On September 19, 1818 (exactly 206 years ago) Russian Tsar Alexander I - friend, military ally and “son-in-law-by-proxy” (Alexander's younger brother, Nikolai, married Prussian monarch’s daughter) of King Friedrich Wilhelm III - laid a corner stone for the new national memorial celebrating the victory of the coalition against Napoleon in the Napoleonic Wars.
As Prussia’s military ally in the wars against Napoleon, it was Alexander who prevented the king (as well as the Austrian emperor, for he was wavering, too) from making what could have been the biggest mistake in the history of the Sixth Coalition: he convinced them to take Paris instead of withdrawing the troops. Now it was time to celebrate the decisions taken.
The rather magnificent Nationaldenkmal für Befreiungskriege – National Memorial for Wars of Liberation – a 200-tonne cast-iron tapering structure installed on an octagonal stone base – was the work of Karl Friedrich Schinkel and Johann Heinrich Strack (who was responsible for the stone base). Originally planned as a neo-gothic cathedral to be erected on Leipziger Platz, it was eventually reduced to what looked like a cathedral tower and measured “only” 19 metres instead. The location was also moved three kilometres south – to a mostly barren, sandy hill on the northern edge of the Teltow Plateau.
Once unveiled in 1821 this new memorial became one of Berlin's most-visited sites. Such was its significance and popularity that once the city began to grow around it, with buildings rising and trees growing so high that they obscured its view, the Kaiser Wilhelm I ordered that the 200-tonne heavy memorial be raised to improve visibility.

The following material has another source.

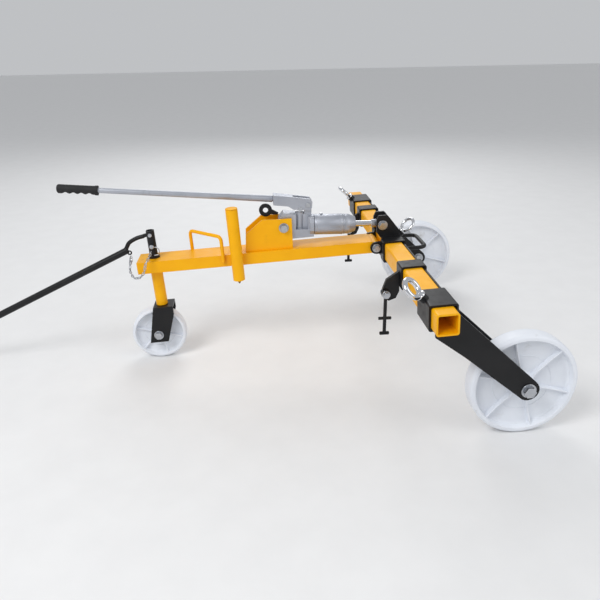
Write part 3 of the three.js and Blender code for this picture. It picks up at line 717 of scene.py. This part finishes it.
def places_along(route):
    """A function from a distance along the route to the frame there, with +X ahead."""
    distance = [0]
    for a, b in zip(route, route[1:]):
        distance.append(distance[-1] + (b - a).length)

    def place(d):
        i = min(max(k for k in range(len(route)) if distance[k] <= d), len(route) - 2)
        share = (d - distance[i]) / (distance[i + 1] - distance[i])
        heading = (route[i + 1] - route[i]).normalized()
        turn = heading.to_track_quat("X", "Z").to_matrix().to_4x4()
        return Matrix.Translation(route[i].lerp(route[i + 1], share)) @ turn

    return place, distance[-1]


def chain():
    pitch, quick_link = 11, 32
    place, length = places_along(spline(CHAIN_ROUTE, 24))
    solids = []
    for k in range(int((length - quick_link) / pitch)):
        roll = Matrix.Rotation(QUARTER * (k % 2) + 0.4, 4, "X")
        solids.append(moved(link(15.5, 9.4, 1.45), place(quick_link + 5 + k * pitch) @ roll))
    first = place(quick_link / 2 - 2)
    solids.append(moved(link(34, 12, 2), first))
    nut = revolved([(2, -5), (3, -5), (3.4, -4.4), (3.4, 4.4), (3, 5), (2, 5)], 6)
    solids.append(moved(nut, first @ at(0, 4, 0) @ Z_TO_X))
    swap("pin_chain_links", BEAM, merged(*solids), "pin_chain")


chain()

# ---- floor and light ----
SPAN = 30  # metres from the middle of the floor to its edge
floor_mesh = bpy.data.meshes.new("floor")
floor_corners = [(-SPAN, -SPAN, 0), (SPAN, -SPAN, 0), (SPAN, SPAN, 0), (-SPAN, SPAN, 0)]
floor_mesh.from_pydata(floor_corners, [], [[0, 1, 2, 3]])
floor_mesh.materials.append(
    finish("pale_floor", (0.80, 0.80, 0.80), (0.78, 0.78, 0.78), grain=60, depth=0.0001, rough=(0.6, 0.7))
)
floor = bpy.data.objects.new("floor", floor_mesh)
bpy.context.collection.objects.link(floor)

world = bpy.data.worlds.new("studio")
world.use_nodes = True
background = world.node_tree.nodes["Background"]
background.inputs["Color"].default_value = (0.95, 0.97, 1.0, 1)
background.inputs["Strength"].default_value = 0.55
bpy.context.scene.world = world


def light(name, place, size, power):
    """A square area light that faces the origin."""
    lamp = bpy.data.lights.new(name, "AREA")
    lamp.shape = "SQUARE"
    lamp.size = size
    lamp.energy = power
    holder = bpy.data.objects.new(name, lamp)
    holder.location = place
    holder.rotation_euler = (-Vector(place)).to_track_quat("-Z", "Y").to_euler()
    bpy.context.collection.objects.link(holder)


light("key_light", (-2.2, -2.6, 3.6), 2.0, 110)
light("fill_light", (3.4, -2.0, 2.4), 2.6, 32)
light("back_light", (0.5, 3.6, 3.0), 2.4, 55)

# ---- camera ----
CAMERA_FROM_TUBE = Vector((-0.4705, -1.9861, 0.6396))  # from the cross tube's middle
CAMERA_YAW, CAMERA_PITCH, CAMERA_ROLL = 0.07946, 0.39878, 0.01792  # right, down and tilt, in radians
camera_data = bpy.data.cameras.new("camera")
camera_data.sensor_width = 36
camera_data.lens = 36
camera = bpy.data.objects.new("camera", camera_data)
camera.matrix_world = (
    Matrix.Translation(centre("cross_tube") + CAMERA_FROM_TUBE)
    @ Matrix.Rotation(-CAMERA_YAW, 4, "Z")
    @ Matrix.Rotation(QUARTER - CAMERA_PITCH, 4, "X")
    @ Matrix.Rotation(-CAMERA_ROLL, 4, "Z")
)
bpy.context.collection.objects.link(camera)
bpy.context.scene.camera = camera
bpy.context.scene.view_settings.view_transform = "Standard"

Today the Nationaldenkmal für die Befreiungskriege placed on top the Kreuzberg is still one of the biggest tourist and local magnets in Berlin. Not only that: both the locality (former borough) and the hill owe their name Kreuzberg (the Cross Hill), to the multiple images of the Iron Cross implemented by Schinkel in the design of the memorial. Once Germany’s highest military decoration, the Eiserne Kreuz was introduced by Friedrich Wilhelm III to show his appreciation for courage and skills of his soldiers in the wars against Napoleon. And like the National Memorial on the Kreuzberg (the hill), the Iron Cross , too, was designed by Karl Friedrich Schinkel.